The Problem of Knowing God

The Problem of Knowing God January 30, 2013

There is a big problem in our society and it is God. No, God is not inherently a bad thing—but people’s interpretation of God causes a lot of trouble. When people insist that their own particular view of God is the only correct one, the only real one, they alienate everyone else. Huge amounts of controversy exist over this—and for no good reason.

People who have studied faith development have claimed that the less developed believers hold more literally to the God description put forth by their own religious tradition. They tend to have adopted the exact religious concepts handed to them by the authorities in their church, and may never have seriously questioned any of it. They bought the whole package without ever sorting through all the contents. Because the words of their religious tradition say God is so and so, they accept all that in its most simple form. But this is not the final word – or at least it should not be.

It turns out being willing to question one’s beliefs is a critical step in forming a mature faith. Anyone with a PhD in any field has had to take the available knowledge in their field, subject it to some form of questioning, and contribute something new to that discipline. They have been expected to expand the available knowledge in some small way. Well, the same concept can be applied to the road to spiritual maturity.  Just accepting what the authorities told us about God is like ending our education with just a high school diploma. At that level, we are just memorizing what the teachers—who obviously know more than we do—say.

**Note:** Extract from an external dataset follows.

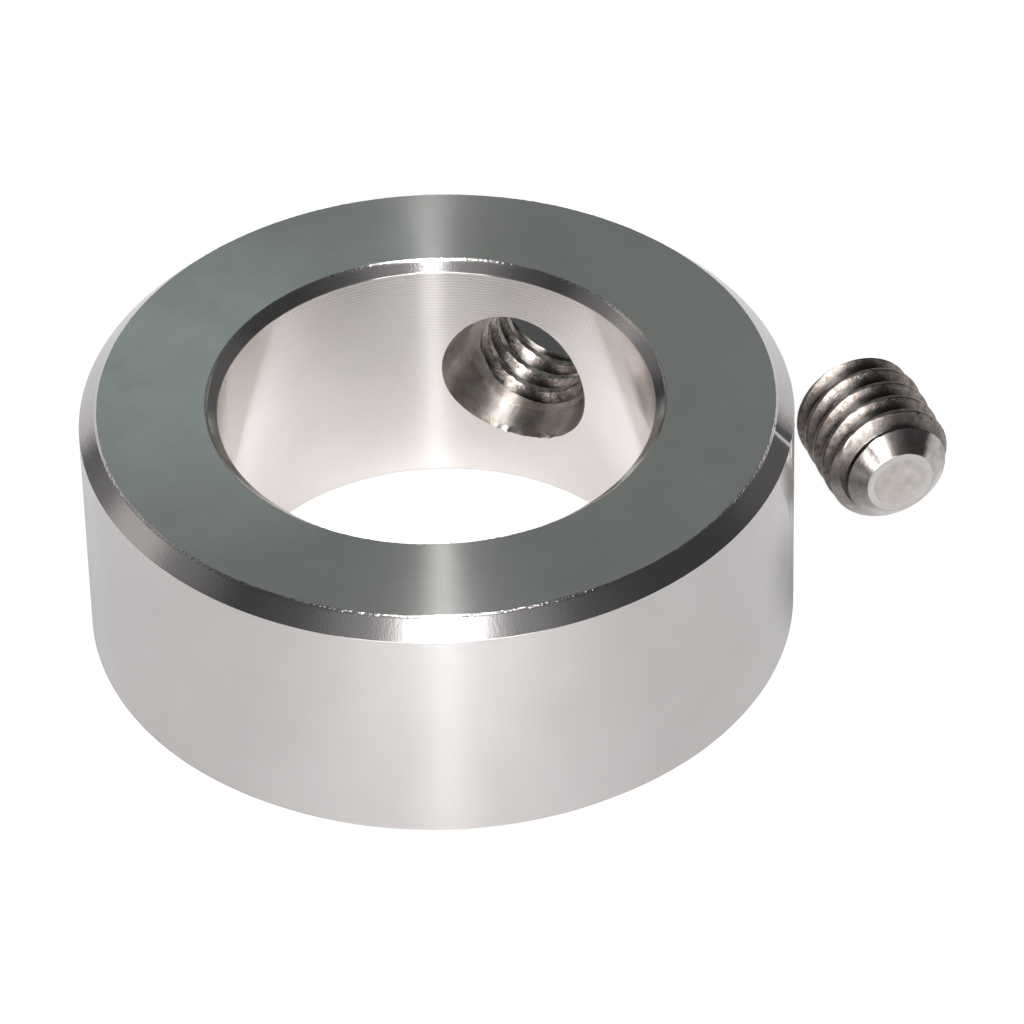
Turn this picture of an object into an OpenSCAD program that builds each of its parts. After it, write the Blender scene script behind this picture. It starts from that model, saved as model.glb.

Being willing to study the issue further is like going to college. There they kind of still tell us stuff, but they also expect us to begin thinking things through on our own. Many people who take this step with regard to religion will decide that religious concepts, as taught to them by their religious authorities, do not hold up to rational inspection. Some of these will decide that the God their church told them about does not exist. Considering some of the improbable, magical things some religions tell us, this is not surprising.

But not all who question wind up nonbelievers. Some people stay with the program and study the issue further. Many of these will come to know God in a very different way than how they were taught in Sunday school.

Just as those in a PhD program are expected to produce new and original knowledge in their field through their research, a person who passes through the questioning stage must find a new way of “knowing” God. He cannot just mirror what the church teaches. He must develop something creative and original about his faith. People who go through this stage usually tend to come up with quite different answers than what their preacher told them. They may use the word God, but chances are high that their god is not the totally separate Supreme Being explicitly preached about in Church.  Knowing God at what is called the post-critical level means “knowing” that no God who was good could possibly have a chosen people to the exclusion of all others. It means knowing that a good god would extend his blessings to all creatures, and would not require them to blindly accept doctrines for which there is no proof. It means trusting that whatever it is that happens after death, it is not to be feared. Rather than a separate being who would reject huge portions of mankind who never had a chance to hear his word, the God of post-critical faith is something more general, something more inclusive.

People who have put honest, critical, personal work into their beliefs have mostly realized the exact descriptions offered by the religious authorities do not represent the literal truth. It seems these most mature believers have found a way to reinterpret the teachings of their church in a way that transcends and surpasses the literal meanings.  Most importantly, they have learned the value of remaining open to further truth, instead of encamping themselves in rigid, insular pre-set beliefs.

So the problem with assuming we know exactly who God is, and what “he” “wants,” is that it limits our understanding to that which our churches teach – and that God almost certainly excludes some of what is considered to be his own creation. When you think about it, this cannot really be. If we are to allow ourselves to fully explore the truth in an open and honest fashion, we must realize that God (or god) is something way beyond anything our limited human brains can understand. Admitting that we may not have the capacity to understand something so all-encompassing shows a much greater degree of humility, and brings us closer to the Truth.